There are a couple of possibilities to tackle this: you could introduce a new loop that would have the same logic but iterating on the smaller list instead and removing elements from the bigger list.
I find a better approach would be the following:
- Sort each input list in ascending order
- Create an empty
Map<Integer, Integer>
that will store the count for each number - Iterate over the first list. If the number if not in the Map, add it with a value of 1. Else, increment the current count by 1.
- Iterate over the second list. If the number if not in the Map, add it with a value of -1. Else, decrement the current count by 1.
- At this point, all values in the map that are different than 0 are missing numbers: since we added 1 when encountered in the first list and subtracted 1 when encountered in the second list, the result must be 0 if that number is not missing.

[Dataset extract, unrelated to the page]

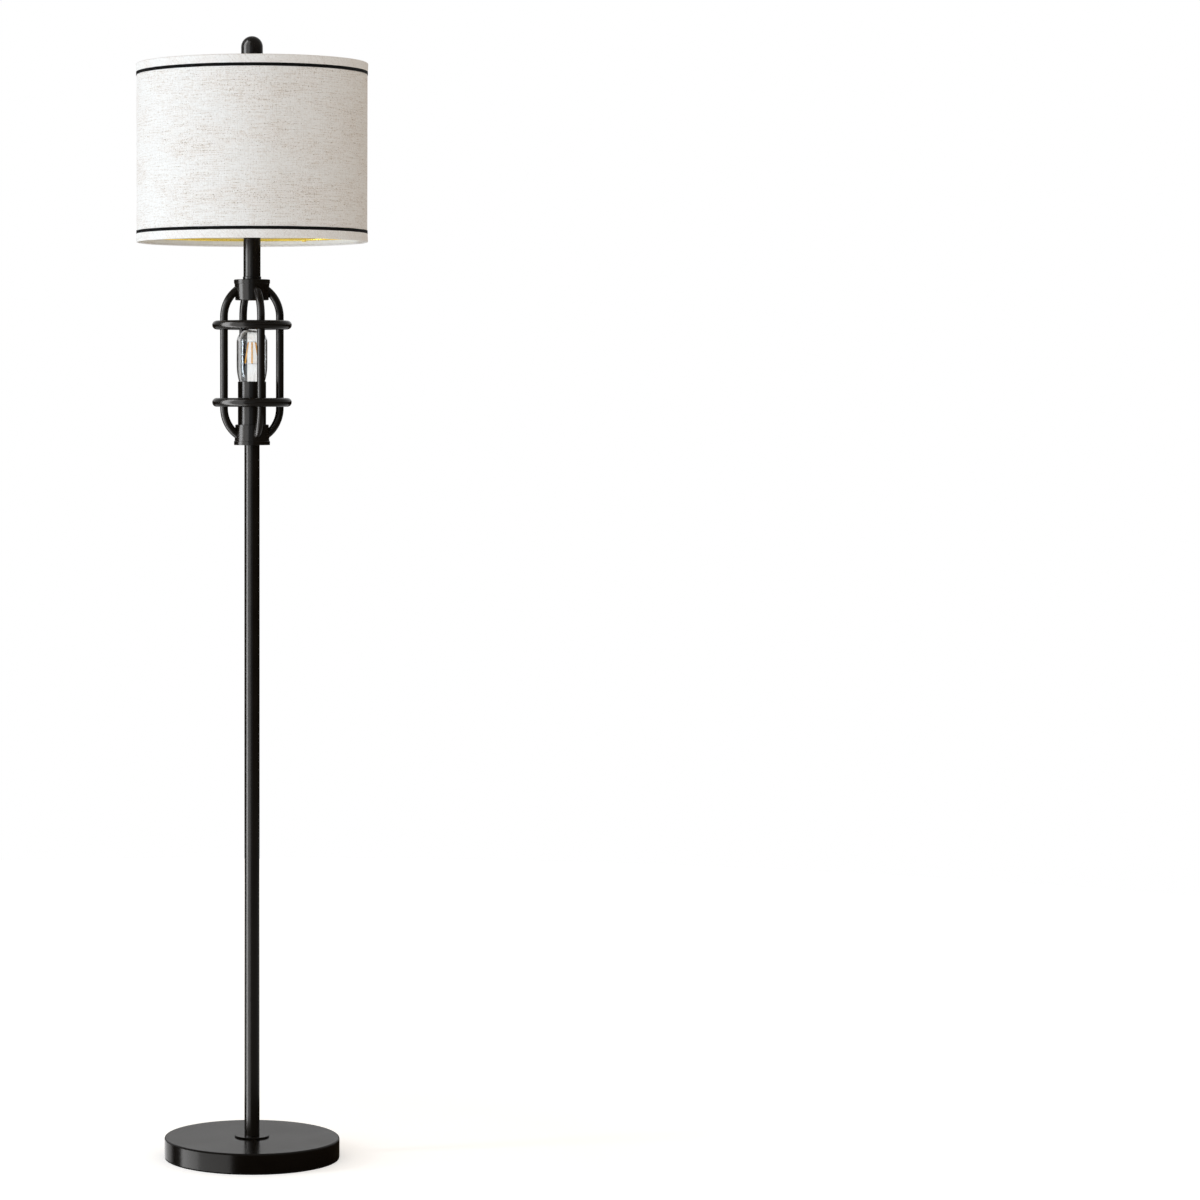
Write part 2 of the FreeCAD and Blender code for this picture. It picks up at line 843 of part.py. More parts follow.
def finial_insert():
    """Plate pressed into the cap, with the threaded boss for the post."""
    plate_r = finial_d / 2 - finial_wall - fit_gap
    plate = rod(plate_r, hub_top, hub_top + finial_plate_t)
    boss = rod(finial_boss_r, hub_top, hub_top + finial_boss_h)
    bore = rod(harp_stud_d / 2 + loose_gap, hub_top, hub_top + finial_boss_h)
    return plate.fuse(boss).cut(bore).removeSplitter()


def base_and_column():
    pad_r = base_r - base_pad_inset
    pole_end_inserts = [
        insert(pole_inner_r, pole_foot, pole_foot + insert_t),
        insert(pole_inner_r, cage_foot - insert_t, cage_foot),
    ]
    return {
        "base_cover": base_cover(),
        "base_weight": base_weight(),
        "base_pad": rod(pad_r, 0, base_pad_t),
        "base_washer": tube(
            base_washer_d / 2, pipe_hole_r, weight_bottom - base_washer_t, weight_bottom
        ),
        "base_collar": turned_ring(
            base_collar_d / 2, pipe_hole_r, base_h, pole_foot, top_round=base_collar_edge_r
        ),
        "base_pipe": pipe(base_nut_bottom - pipe_past_nut, pole_foot + insert_t),
        "cord_inlet_bush": inlet_bush(),
        "pole_end_inserts": Part.makeCompound(pole_end_inserts),
        "lower_pole": tube(pole_r, pole_inner_r, pole_foot, pole_joint),
        "pole_joint_socket": insert(pole_inner_r, pole_joint - joint_socket_t, pole_joint),
        "pole_joint_stud": pole_joint_stud(),
        "upper_pole": tube(pole_r, pole_inner_r, pole_joint, cage_foot),
    }


def cage():
    wire_path = around(rib_bar(wire_way_d / 2), rib_angle(wire_rib))
    sleeve_foot = cage_foot + flange_t + flange_spigot_h
    sleeve = tube(sleeve_r, sleeve_r - sleeve_wall, sleeve_foot, sleeve_top)
    blank = rib_blank()
    nodes = {
        "lower_cup_flange": cup_flange(),
        "lower_cup": cup_body(sleeve_r + fit_gap).cut(wire_path),
        "upper_cup": flipped(cup_body(0)).cut(wire_path),
        "upper_cup_flange": flipped(cup_flange()),
        "cage_sleeve": sleeve.cut(wire_path),
        "cage_ring_lower": cage_ring(ring_lower_h),
        "cage_ring_upper": cage_ring(ring_upper_h),
        "cage_pipe": pipe(cage_foot - insert_t, cage_socket_foot + pipe_in_socket),
        "cage_socket_body": socket_body(cage_socket_foot, cage_socket_floor),
    }
    for k in range(rib_count):
        nodes["cage_rib_" + str(k + 1)] = around(blank, rib_angle(k))
    return nodes


def neck_and_upper_light():
    plug_r = neck_inner_r - fit_gap
    upper_nut = cage_top - flange_t - nut_t
    neck_cap = turned_ring(
        neck_cap_d / 2, pipe_hole_r, neck_top, saddle_foot, top_round=neck_cap_edge_r
    ).fuse(tube(plug_r, pipe_hole_r, neck_top - neck_cap_spigot, neck_top))
    nuts = [hex_nut(base_nut_bottom), hex_nut(cage_foot + flange_t), hex_nut(upper_nut)]
    holders = ((cage_socket_foot, cage_socket_floor), (main_socket_foot, main_socket_floor))
    return {
        "neck_collar": turned_ring(
            neck_collar_d / 2,
            neck_r + fit_gap,
            cage_top,
            cage_top + neck_collar_h,
            neck_collar_edge_r,
            neck_collar_edge_r,
        ),
        "neck_tube": tube(neck_r, neck_inner_r, cage_top, neck_top),
        "neck_foot_insert": insert(neck_inner_r, cage_top, cage_top + insert_t),
        "neck_cap": neck_cap.removeSplitter(),
        "neck_pipe": pipe(upper_nut - pipe_past_nut, cage_top + insert_t),
        "main_pipe": pipe(neck_top - neck_cap_spigot, main_socket_foot + pipe_in_socket),
        "pipe_nuts": Part.makeCompound(nuts),
        "harp_saddle": harp_saddle(),
        "main_socket_body": main_socket_body(),
        "socket_shells": Part.makeCompound([socket_shell(*place) for place in holders]),
        "socket_contacts": Part.makeCompound([socket_contact(*place) for place in holders]),
        "switch_spindle": switch_spindle(),
        "switch_knob": switch_knob(),
    }


def bulbs():
    return {
        "cage_bulb_glass": cage_bulb_glass(),
        "cage_bulb_cap": screw_cap(cage_bulb_tip),
        "cage_bulb_stem": cage_bulb_stem(),
        "cage_bulb_supports": Part.makeCompound(cage_bulb_supports()),
        "cage_bulb_filaments": Part.makeCompound(filaments()),
        "main_bulb_glass": main_bulb_glass(),
        "main_bulb_cap": screw_cap(main_bulb_tip),
    }


def harp_shade_and_finial():
    low = shade_bottom + hem_fold_t
    high = shade_top - hem_fold_t
    return {
        "harp": harp_bow(harp_wire_r),
        "harp_stud": harp_stud(),
        "harp_sleeve_left": harp_sleeve(-1),
        "harp_sleeve_right": harp_sleeve(1),
        "shade_fabric": tube(shade_r, fabric_inner_r, low, high),
        "shade_liner": tube(fabric_inner_r, liner_inner_r, low, high),
        "shade_hem_lower": hem(shade_bottom, 1),
        "shade_hem_upper": hem(shade_top, -1),
        "shade_trims": Part.makeCompound(trims()),
        "shade_ring_lower": shade_wire(shade_bottom + shade_wire_inset),
        "shade_ring_clip": ring_clip(),
        "shade_spider": shade_spider(),
        "finial_cap": finial_solid(0, finial_foot_r).cut(finial_solid(finial_wall, 0)),
        "finial_insert": finial_insert(),
    }


def main():
    nodes = {}
    for group in (base_and_column, cage, neck_and_upper_light, bulbs, harp_shade_and_finial):
        nodes.update(group())
    os.makedirs("parts", exist_ok=True)
    for name, shape in nodes.items():
        shape.exportStep("parts/" + name + ".step")


main()
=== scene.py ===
"""Looks of the floor lamp with an open cage and a drum shade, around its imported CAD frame.
Lengths are in metres."""

import json
import math

import bmesh
import bpy
from mathutils import Matrix, Vector, noise

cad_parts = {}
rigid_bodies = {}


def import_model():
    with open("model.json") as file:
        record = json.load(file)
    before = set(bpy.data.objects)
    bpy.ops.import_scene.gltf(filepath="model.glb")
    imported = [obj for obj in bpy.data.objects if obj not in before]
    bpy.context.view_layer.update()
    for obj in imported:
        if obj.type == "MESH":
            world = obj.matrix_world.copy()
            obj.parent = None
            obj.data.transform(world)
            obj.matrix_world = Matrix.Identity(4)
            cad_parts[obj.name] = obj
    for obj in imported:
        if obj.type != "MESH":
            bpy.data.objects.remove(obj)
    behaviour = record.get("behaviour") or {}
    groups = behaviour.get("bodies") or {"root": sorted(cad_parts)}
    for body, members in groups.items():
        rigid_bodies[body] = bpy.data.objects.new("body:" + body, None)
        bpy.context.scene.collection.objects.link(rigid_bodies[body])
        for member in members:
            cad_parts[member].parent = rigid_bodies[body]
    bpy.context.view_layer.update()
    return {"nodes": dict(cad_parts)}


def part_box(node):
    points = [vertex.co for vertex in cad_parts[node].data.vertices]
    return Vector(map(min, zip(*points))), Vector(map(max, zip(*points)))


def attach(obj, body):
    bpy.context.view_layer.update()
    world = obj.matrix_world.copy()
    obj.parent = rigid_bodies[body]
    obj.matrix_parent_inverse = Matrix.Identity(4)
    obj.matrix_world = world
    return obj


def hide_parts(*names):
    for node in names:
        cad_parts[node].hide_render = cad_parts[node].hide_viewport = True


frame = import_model()
nodes = frame["nodes"]

TURN = 2 * math.pi

# Camera, fitted to the photograph's ellipses and to the taper of the column
PICTURE_PIXELS = 1200
FOCAL_PIXELS = 3750
SENSOR_MM = 36.0
EYE_DISTANCE = 5.391  # from the lamp's axis, along the floor
EYE_HEIGHT = 1.1057
EYE_ANGLE = math.radians(-62.7)  # round the lamp's axis
EYE_PITCH = math.radians(-3.144)
AXIS_PIXEL = 252  # column of the picture where the lamp's axis stands
VIEW_END = 100.0

# Softboxes: degrees from the eye round the lamp, distance, height, (width, height) and watts.
# The first two light all but the base's top and side. The others stand close, and only the gloss
# of the black paint shows them: the tall ones down to the foot of the column, the low ones, below
# the floor, in the side of the base.
SOFTBOXES = {
    "key_softbox": (-76, 3.2, 1.12, (0.40, 2.2), 50.4),
    "fill_softbox": (-22, 3.2, 1.12, (3.2, 2.1), 35.8),
}
GLOSS_SOFTBOXES = {
    "key_reflection": (-77.5, 0.4, 0.8, (0.205, 2.8), 66.0),
    "fill_reflection": (-43, 0.4, 0.8, (0.285, 2.8), 25.0),
}
BASE_SOFTBOXES = {
    "base_key_reflection": (-77.5, 0.4, -0.25, (0.205, 0.5), 4.5),
    "base_fill_reflection": (-43, 0.4, -0.25, (0.285, 0.5), 3.4),
    "base_rim_reflection": (-150, 0.45, -0.25, (0.55, 0.5), 1.3),
}
BASE_PIECES = ("base_cover_shell", "base_collar_disc")
SOFTBOX_COLOUR = (0.77, 0.885, 1.0)
AMBIENT = 0.604  # strength of the world for diffuse light
AMBIENT_COLOUR = (1.0, 0.906, 0.80)

# Stage. The cards are (radius, height) outlines, turned about the lamp's axis.
CARD_OUTLINES = {
    "dark_cards": [(3.5, 0.0), (9.0, 1.35), (16.0, 2.68)],  # a slope up from the floor's edge
    "low_card": [(0.5, -0.35), (0.5, -0.005)],
}
FLOOR_RADII = (0.001, 0.5, 2.0, 3.5)
FLOOR_LIFT = (0.42, 0.9)  # white added to the floor that is seen, near the lamp and far from it
FLOOR_FADE = (0.5, 3.0)  # distances between which the lift changes

# Finishes
GLASS_RIPPLE = 0.00004
THREAD_PITCH = 0.0006
RIB_PITCH = 0.0007  # of the ribbon


# Node trees

def new_node(tree, kind, sockets=(), **settings):
    """Adds a shader node. sockets holds values, or outputs of other nodes, by input name or
    number."""
    node = tree.nodes.new("ShaderNode" + kind)
    for name, value in settings.items():
        setattr(node, name, value)
    for key, value in dict(sockets).items():
        if isinstance(value, bpy.types.NodeSocket):
            tree.links.new(value, node.inputs[key])
        else:
            node.inputs[key].default_value = value
    return node


def seen_ray(tree):
    """1 for rays from the camera, from a mirror and through glass, otherwise 0."""
    path = new_node(tree, "LightPath").outputs
    total = path["Is Camera Ray"]
    for name in ("Is Glossy Ray", "Is Transmission Ray"):
        sockets = {0: total, 1: path[name]}
        total = new_node(tree, "Math", sockets, operation="ADD", use_clamp=True).outputs[0]
    return total


def rgb(red, green, blue):
    return (red, green, blue, 1.0)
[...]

Hence, we remove all entries in the map where the value is 0.
- Finally, we return the keys of the map in ascending order.
Assuming Java 8, an implementation would be the following:
public static Set<Integer> identifyMissingNumbers(List<Integer> list1, List<Integer> list2) {
Map<Integer, Integer> count = new HashMap<>();
for (Integer number : list1) {
count.merge(number, 1, Integer::sum);
}
for (Integer number : list2) {
count.merge(number, -1, Integer::sum);
}
count.values().removeIf(i -> i == 0);
return new TreeSet<>(count.keySet());
}
Mutability
After getting the missing numbers, Numeros has a new problem now: most of the original lists of numbers are gone!
You should not be calling Iterator.remove()
or List.remove()
on the incoming arguments, as that modifies their state (which can be really bad if the caller isn’t expecting such a behavior), or throws a UnsupportedOperationException
when immutable List
instances are passed in (which isn’t bad, but you have to deal with exception handling now).
Validation
if (all.size() <= incomplete.size()) { ... }
Is it really an error when there’s the same number of numbers in both inputs? What if it’s a best-case scenario and there are no dropped numbers?